Class of 1978 Pavilion, sixth floor of the Van Pelt-Dietrich Library


This seminar roundtable brings together scholars whose work explores Native American book history. Based on the research and conversations initiated by the presenters in their chapters in American Contact: Objects of Intercultural Encounters and the Boundaries of Book History (University of Pennsylvania Press, 2024), co-edited by Rhae Lynn Barnes and Glenda Goodman, this roundtable will address the ways Indigenous peoples in the Americas created and engaged with inscriptive and textual practices. We will also discuss the interventions and propositions forwarded by the edited volume, which argues for understanding diverse material texts, including environmental inscriptions, as crucial sites of intercultural encounter, bearing layers of legibility and illegibility.

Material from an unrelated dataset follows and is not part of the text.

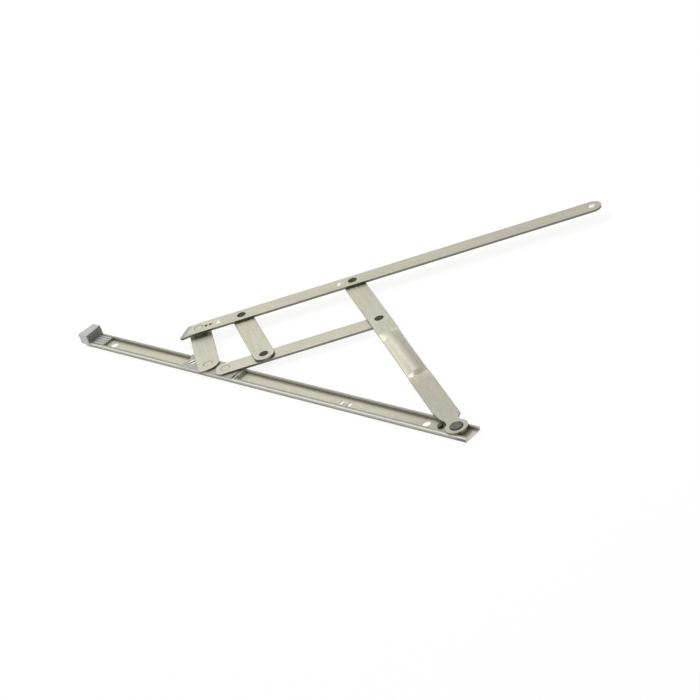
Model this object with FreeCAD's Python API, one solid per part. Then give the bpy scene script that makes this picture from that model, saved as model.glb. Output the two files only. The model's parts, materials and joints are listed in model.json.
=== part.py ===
"""Friction stay hinge for a top-hung window: a five-bar linkage riveted on a C-shaped track.

Units are millimetres. The track lies along X with its open side up. The origin is on the track's
flat back, under the main pivot. The stay is drawn fully open, and it closes when the main arm
swings down onto the track, towards -X.
"""
import FreeCAD, Part
import math
import os

Vec = FreeCAD.Vector

# ---------------------------------------------------------------- driving sizes
# Linkage: distances between pivots, and the main arm's angle to the track when fully open.
main_pivot_to_link = 200.0
link_to_sash_pivot = 78.0
link_length = 137.0
support_offset = 102.0          # from the main arm's pivots to the support arm's, on link and sash bar
slider_pivot_spacing = 22.5
open_angle = 30.2

# Track
track_width = 17.5
track_height = 4.3
track_gauge = 1.1
track_lip = 2.4                 # from the outer side to the lip's inner edge
track_past_pivot = 15.0
track_before_pivot = 449.0
track_corner = 1.6              # outer bend between a side and its lip
track_base_corner = 0.6
track_inner_corner = 0.3
lip_edge = 0.2

# Bars
bar_gauge = 2.0
arm_width = 18.2                # main and support arms
link_width = 16.8               # link and sash bar
short_arm_width = 19.7
short_arm_foot_corners = (9.5, 4.5)
link_foot_corners = (5.5, 5.5)
bar_edge = 0.3                  # rounding of a bar's upper edge
washer_gauge = 0.3
washer_radius = 6.5

# Rivets
shank_radius = 2.5
head_radius = 4.05
head_seat = 1.0                 # depth of the seat that a head is sunk in
tail_radius = 3.5
tail_seat = 0.7
flush_sink = 0.1                # how far a head or tail stays below its bar's face
main_shank_radius = 3.0
main_head_radius = 5.5
main_head_height = 0.8
main_tail_radius = 4.2
main_tail_seat = 0.6
bush_wall = 1.75
rivet_crown = 0.5               # rounding of a raised head
seat_groove = 0.25              # groove round the pale heads of the nose and slider rivets

# Clearances
running = 0.05                  # all round a shank, head, screw or pad in its hole
slide_gap = 0.05                # under and over the slider in the track
arm_over_lips = 0.1
side_play = 3.4                 # room for the slider's sideways drift towards -Y
shoe_side_gap = 0.35            # between the shoe and the track's rounded inner corners
slot_gap = 0.1                  # between the slider's neck and the far lip
channel_gap = 0.15              # between the channel and a bush or tongue in it
pad_gap = 0.02                  # under the friction pad
pin_float = 0.6                 # room round the short arm's pin in the slider
overshoot = 1.0                 # how far a cutter passes beyond what it cuts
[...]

The volume moves beyond alphabetic communication to consider multisensory forms of knowledge transmission, including oral and aural practices, and presents an American book history that is hemispheric in scope and an expansive definition of “book.”

 

The roundtable is led by Glenda Goodman (University of Pennsylvania) and Rhae Lynn Barnes (Princeton University). Participants include Rachel Brown (Haskell Indian Nations University), Marlena Cravens (Drexel University), John Pollack (University of Pennsylvania), Daniel Radus (State University of New York, Cortland), Amy Kuʻuleialoha Stillman (University of Michigan), and Germaine Warkentin (University of Toronto).